Don’t Look Up just comes off empty in its commentary and embarrassing in its attempts at humor.
Don’t Look Up (2021) Review By
Published on December 31, 2021
Rating 2 /5

Adam McKay’s commentary on climate change comes about as vocal and scattershot as any of his other angry films. One might mistake him being a bit more subtle this time around as he uses an approaching comet as a stand-in for the degradation of the environment. Don’t mistake this for Doctor Strangelove, however, considering this film is nowhere near as clever but also talks down to its audience.
This is a film that makes the heavy mistake of placing the onus more on the individuals than a greater system. The blame is placed more reactions than the authorities who instigate ignorance. Consider how the protagonists of the scientists played by Leonardo DiCaprio and Jennifer Lawrence are framed. They discover the lethal comet headed directly towards Earth and demand to speak to the President of the United States to take action.
The President, played by a prim and pompous Meryl Streep, is more concerned with her political career and celebrity status. This leads to her postponing the destruction of such a threat until it works out for her numbers. It is delayed even further when she favors the opinions of a rich industrialist, played by Mark Rylance, who states that the comet can make everybody rich if they just pursue a risky and untested mining operation. You can probably guess how this will all go down.
Naturally, DiCaprio and Lawrence become the characters we want to root for but they’re placed in the crosshairs the same way all scientists would be attacked by political rivals. They have issues of bad relationships, sleeping with journalists, and just blurting out the truth so angrily that it shuts them up. The lack of having any effect on authorities leads to both of them crumbling into loud, rage-fueled rants about taking this situation seriously. While they do call the elite out, they mostly place blame on everyone else. The fault lies not in with our politicians and greedy businessmen but more in our own tones. Perhaps indirectly, the film blames everyone else for not taking this matter seriously, assuming that most people are not.
A satire such as this just doesn’t work, even with the myriad of comedic cameos that do little to build up the hilarity. Jonah Hill plays the President’s dude-bro son who is inept in his political strategies but is really just adopting the same low-key jerk persona he’s harnessed since Superbad. Rob Morgan plays the dead-pan Planetary Defense Coordinator so well you’ll wish he was in a different movie. Timothée Chalamet goes a bit outside of his comfort zone as the skateboarder rebel who crumbles under pressure and does well enough that he’s one of the highlights, despite only being in half the film.

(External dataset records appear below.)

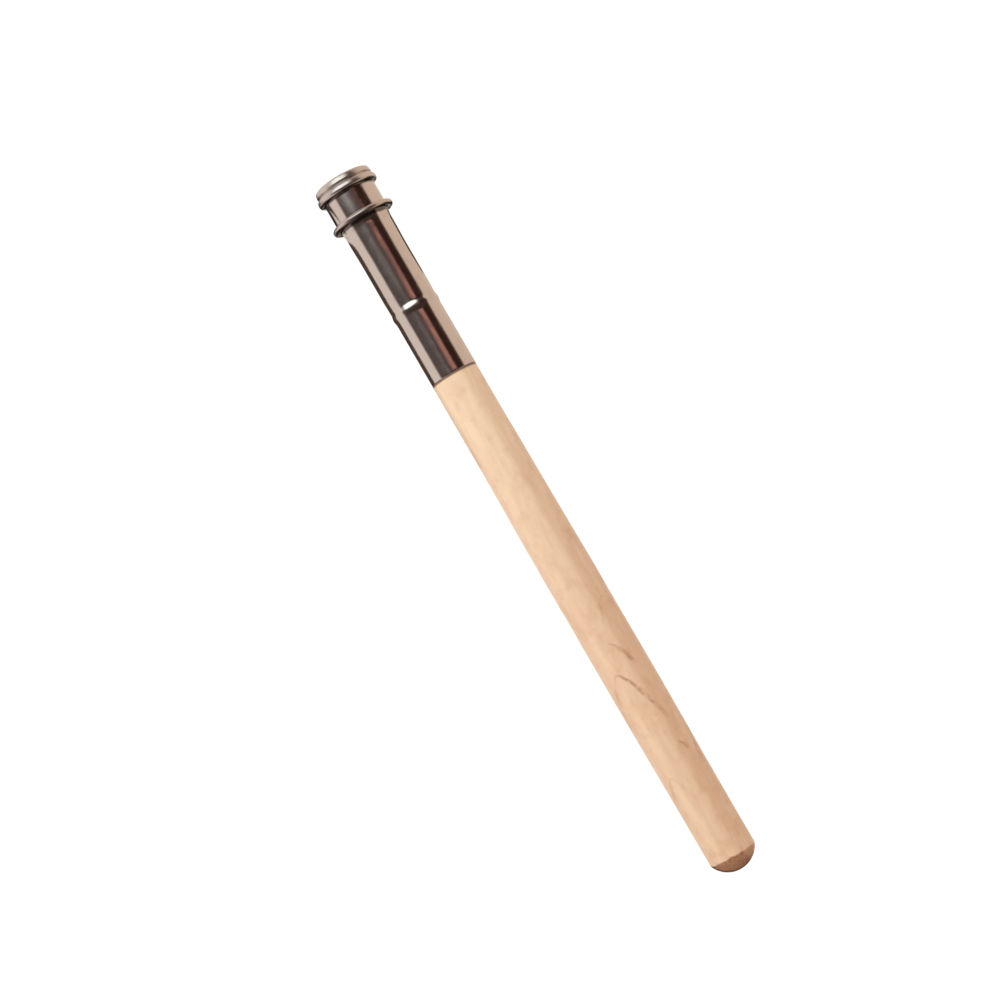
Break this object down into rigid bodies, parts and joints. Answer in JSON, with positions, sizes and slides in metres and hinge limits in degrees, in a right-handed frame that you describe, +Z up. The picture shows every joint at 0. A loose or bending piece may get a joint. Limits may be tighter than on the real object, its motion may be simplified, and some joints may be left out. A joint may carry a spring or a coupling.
{
  "type": "pencil extender",
  "caption": "Slim turned wooden handle with a slotted metal socket that takes a short pencil, and a sliding ring that clamps the jaws on it.",
  "frame": {"origin": "On the axis, at the end face of the handle's tenon inside the tube, where the pencil's end comes to rest", "axes": "+X along the axis and out of the mouth that takes the pencil; +Y across the axis, through the slots between the jaws; +Z up when the extender lies on a table with its slots at its sides"},
  "size_m": [0.125, 0.0108, 0.0108],
  "materials": {
    "wood": "smoothly turned light wood under a thin satin varnish",
    "nickel_tube": "bright nickel plate on thin sheet metal",
    "nickel_ring": "bright nickel plate on round wire"
  },
  "bodies": {
    "handle": {"handle": "wood", "tube": "nickel_tube"},
    "slide_ring": {"slide_ring": "nickel_ring"}
  },
  "joints": [
    {"name": "ring_slide", "type": "slide", "parent": "handle", "child": "slide_ring", "axis": [1, 0, 0], "range_m": [-0.0284, 0.0036]}
  ]
}
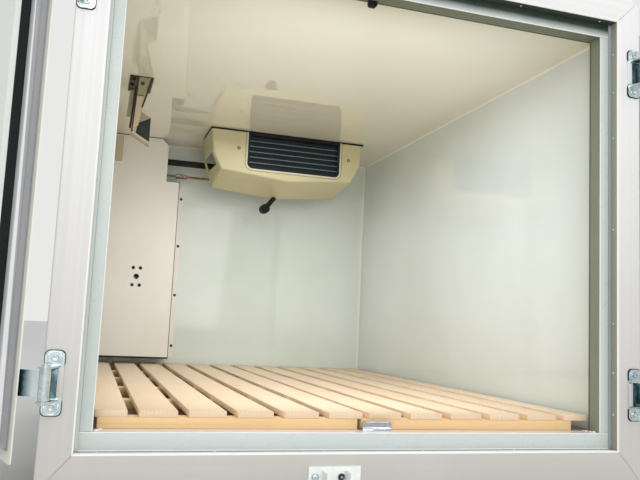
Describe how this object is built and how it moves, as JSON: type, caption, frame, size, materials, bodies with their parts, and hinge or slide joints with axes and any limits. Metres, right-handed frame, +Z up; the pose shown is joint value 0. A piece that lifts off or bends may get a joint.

The rest of the actors are pretty much in their comfort zones. Ron Perlman plays the hero tasked with saving the planet, posed as an out-of-touch racist who just can’t shut up. Ariana Grande plays a music pop star in a side-plot meant to highlight the emptiness of pop culture that goes absolutely nowhere. The same goes for Scott Mescudi playing a DJ in a relationship with her. Cate Blanchett and Tyler Perry play painfully perky talk show hosts that aggravate with how passively they can go from celebrity gossip to planet-threatening science.
Don’t Look Up just comes off empty in its commentary and embarrassing in its attempts at humor. It has the look and feel of a first draft that was shoved all the way into production, from the aimless anger at everyone in the world to the confounding conclusion that involves naked white people and bird aliens eating them. In Adam McKay’s attempt to find some catharsis in how screwed up our world is at the moment, all he offers is a pointless scream and perhaps even a nihilistic tear. We’re all going to die and McKay’s contentment in all of this seems to just holler as loud as he can into an empty void. A good message thrives within such a focus-deficient picture.